++++ DATASET EXTRACT ++++

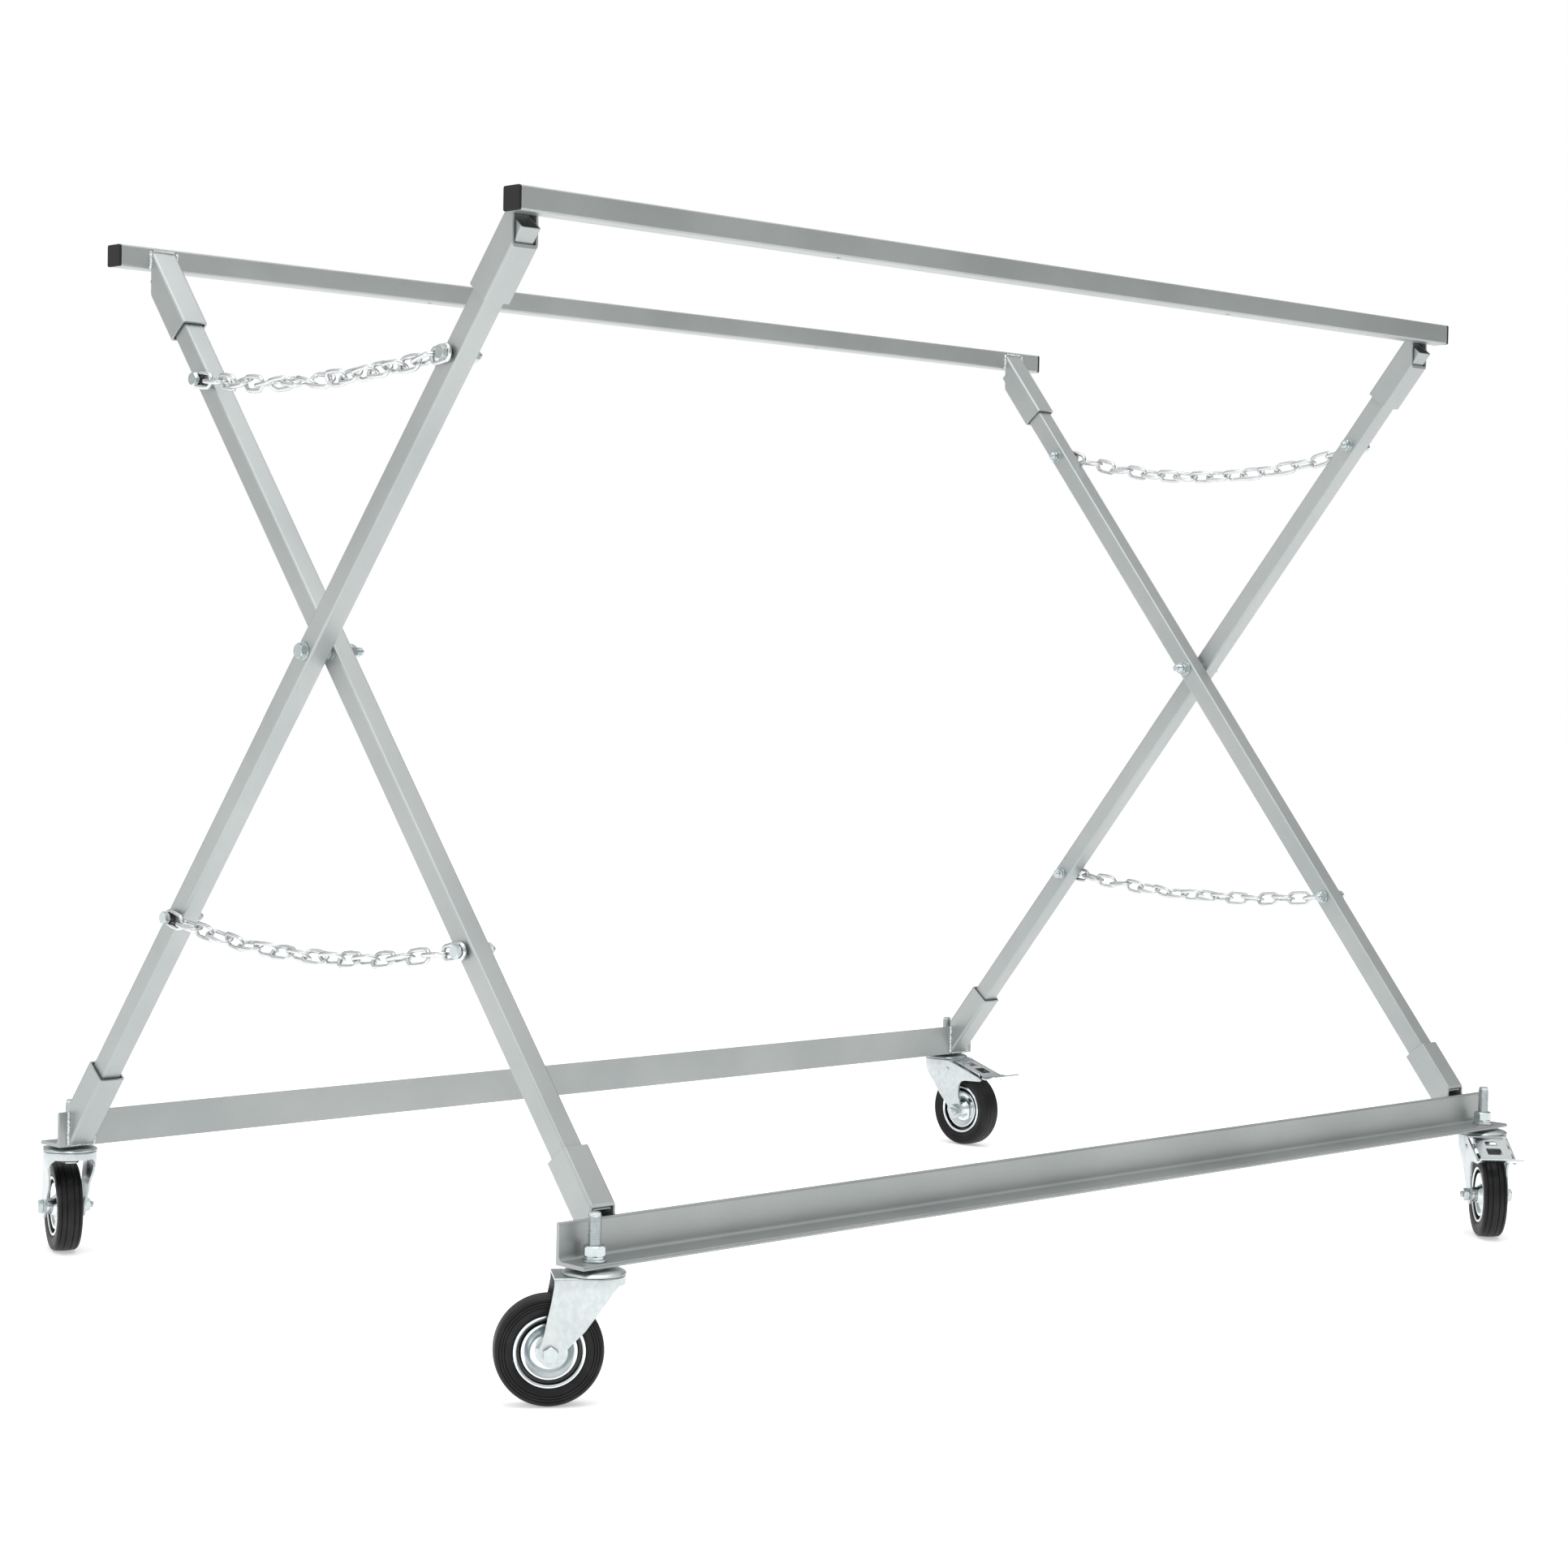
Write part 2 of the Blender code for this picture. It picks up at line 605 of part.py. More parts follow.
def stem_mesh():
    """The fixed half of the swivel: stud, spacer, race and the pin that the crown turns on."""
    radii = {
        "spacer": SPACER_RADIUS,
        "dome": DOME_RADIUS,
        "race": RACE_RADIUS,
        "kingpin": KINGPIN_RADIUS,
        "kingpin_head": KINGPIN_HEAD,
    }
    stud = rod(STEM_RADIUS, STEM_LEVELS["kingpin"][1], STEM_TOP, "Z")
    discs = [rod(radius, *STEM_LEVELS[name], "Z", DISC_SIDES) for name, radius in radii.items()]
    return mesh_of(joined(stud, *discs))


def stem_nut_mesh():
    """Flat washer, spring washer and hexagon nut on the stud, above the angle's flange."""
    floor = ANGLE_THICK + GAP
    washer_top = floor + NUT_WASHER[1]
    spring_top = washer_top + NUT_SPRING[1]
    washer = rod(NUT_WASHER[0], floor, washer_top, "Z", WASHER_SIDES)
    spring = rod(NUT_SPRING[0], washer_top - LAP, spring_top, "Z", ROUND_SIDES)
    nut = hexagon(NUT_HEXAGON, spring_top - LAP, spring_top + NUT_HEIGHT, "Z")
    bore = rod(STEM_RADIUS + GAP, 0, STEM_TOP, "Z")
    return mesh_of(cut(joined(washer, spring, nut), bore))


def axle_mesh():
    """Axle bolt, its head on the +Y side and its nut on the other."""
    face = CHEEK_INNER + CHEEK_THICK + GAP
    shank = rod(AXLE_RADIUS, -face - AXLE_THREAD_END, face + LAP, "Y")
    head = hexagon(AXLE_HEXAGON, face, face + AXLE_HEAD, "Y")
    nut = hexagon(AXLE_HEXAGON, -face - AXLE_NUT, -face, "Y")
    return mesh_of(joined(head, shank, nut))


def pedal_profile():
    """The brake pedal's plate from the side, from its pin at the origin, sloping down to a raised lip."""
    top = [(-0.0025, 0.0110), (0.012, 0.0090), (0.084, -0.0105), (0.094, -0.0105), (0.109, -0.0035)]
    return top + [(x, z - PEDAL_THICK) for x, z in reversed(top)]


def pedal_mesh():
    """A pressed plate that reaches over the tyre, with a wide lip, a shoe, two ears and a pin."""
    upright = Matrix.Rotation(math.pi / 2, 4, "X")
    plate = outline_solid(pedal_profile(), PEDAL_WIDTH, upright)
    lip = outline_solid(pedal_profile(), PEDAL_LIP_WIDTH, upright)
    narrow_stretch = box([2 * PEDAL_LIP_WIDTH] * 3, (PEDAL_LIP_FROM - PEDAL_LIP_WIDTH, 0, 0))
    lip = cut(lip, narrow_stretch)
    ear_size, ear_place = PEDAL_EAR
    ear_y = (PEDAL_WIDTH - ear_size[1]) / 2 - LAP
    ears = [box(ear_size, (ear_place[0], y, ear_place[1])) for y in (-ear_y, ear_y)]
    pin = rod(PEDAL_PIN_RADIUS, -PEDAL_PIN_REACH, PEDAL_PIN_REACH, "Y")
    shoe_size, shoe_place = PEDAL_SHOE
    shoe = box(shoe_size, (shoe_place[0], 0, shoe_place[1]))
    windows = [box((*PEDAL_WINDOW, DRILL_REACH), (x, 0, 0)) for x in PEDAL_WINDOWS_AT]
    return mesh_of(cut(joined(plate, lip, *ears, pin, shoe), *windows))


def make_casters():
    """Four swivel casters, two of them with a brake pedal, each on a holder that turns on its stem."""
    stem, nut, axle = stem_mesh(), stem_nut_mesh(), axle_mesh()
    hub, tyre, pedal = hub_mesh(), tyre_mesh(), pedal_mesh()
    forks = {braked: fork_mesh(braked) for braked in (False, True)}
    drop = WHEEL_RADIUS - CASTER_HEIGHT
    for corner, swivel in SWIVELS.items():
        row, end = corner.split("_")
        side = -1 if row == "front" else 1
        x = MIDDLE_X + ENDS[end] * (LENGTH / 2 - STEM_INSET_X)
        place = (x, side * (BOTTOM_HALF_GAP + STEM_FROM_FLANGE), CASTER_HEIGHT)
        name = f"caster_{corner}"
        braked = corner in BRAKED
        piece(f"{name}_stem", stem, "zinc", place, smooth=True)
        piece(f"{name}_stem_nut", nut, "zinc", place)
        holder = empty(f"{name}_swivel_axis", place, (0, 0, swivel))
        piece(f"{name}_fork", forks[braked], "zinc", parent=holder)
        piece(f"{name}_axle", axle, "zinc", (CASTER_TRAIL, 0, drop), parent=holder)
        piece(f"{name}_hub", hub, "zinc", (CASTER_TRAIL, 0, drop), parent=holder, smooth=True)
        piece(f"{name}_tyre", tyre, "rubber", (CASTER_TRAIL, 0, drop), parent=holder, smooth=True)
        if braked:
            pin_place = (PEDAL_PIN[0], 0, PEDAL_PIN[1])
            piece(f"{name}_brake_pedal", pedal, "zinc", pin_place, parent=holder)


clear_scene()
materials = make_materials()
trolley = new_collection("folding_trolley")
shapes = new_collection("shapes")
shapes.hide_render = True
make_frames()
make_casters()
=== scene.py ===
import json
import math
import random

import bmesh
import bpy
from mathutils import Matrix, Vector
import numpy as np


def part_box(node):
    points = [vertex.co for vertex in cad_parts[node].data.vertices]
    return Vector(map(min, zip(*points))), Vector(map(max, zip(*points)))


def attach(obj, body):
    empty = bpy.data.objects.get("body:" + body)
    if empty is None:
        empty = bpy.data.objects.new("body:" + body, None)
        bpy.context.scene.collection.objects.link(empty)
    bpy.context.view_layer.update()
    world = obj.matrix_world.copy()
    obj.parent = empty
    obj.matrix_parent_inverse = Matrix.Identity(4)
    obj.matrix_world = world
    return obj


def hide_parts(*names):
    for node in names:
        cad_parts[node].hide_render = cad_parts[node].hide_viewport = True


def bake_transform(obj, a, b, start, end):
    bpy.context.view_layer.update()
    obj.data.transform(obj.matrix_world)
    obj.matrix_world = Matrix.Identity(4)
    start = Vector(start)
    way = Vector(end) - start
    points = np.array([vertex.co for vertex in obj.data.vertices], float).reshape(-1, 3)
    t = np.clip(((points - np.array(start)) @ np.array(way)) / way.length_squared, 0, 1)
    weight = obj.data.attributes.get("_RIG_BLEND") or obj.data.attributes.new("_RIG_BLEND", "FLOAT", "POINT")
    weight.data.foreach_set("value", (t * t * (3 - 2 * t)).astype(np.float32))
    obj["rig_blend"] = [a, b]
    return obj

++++

SET TASK: Give back exactly the lines running from the line that contains "clear_scene()" through the line that contains "if empty is", and nothing outside them.

EXPECTED ANSWER:
clear_scene()
materials = make_materials()
trolley = new_collection("folding_trolley")
shapes = new_collection("shapes")
shapes.hide_render = True
make_frames()
make_casters()
=== scene.py ===
import json
import math
import random

import bmesh
import bpy
from mathutils import Matrix, Vector
import numpy as np


def part_box(node):
    points = [vertex.co for vertex in cad_parts[node].data.vertices]
    return Vector(map(min, zip(*points))), Vector(map(max, zip(*points)))


def attach(obj, body):
    empty = bpy.data.objects.get("body:" + body)
    if empty is None:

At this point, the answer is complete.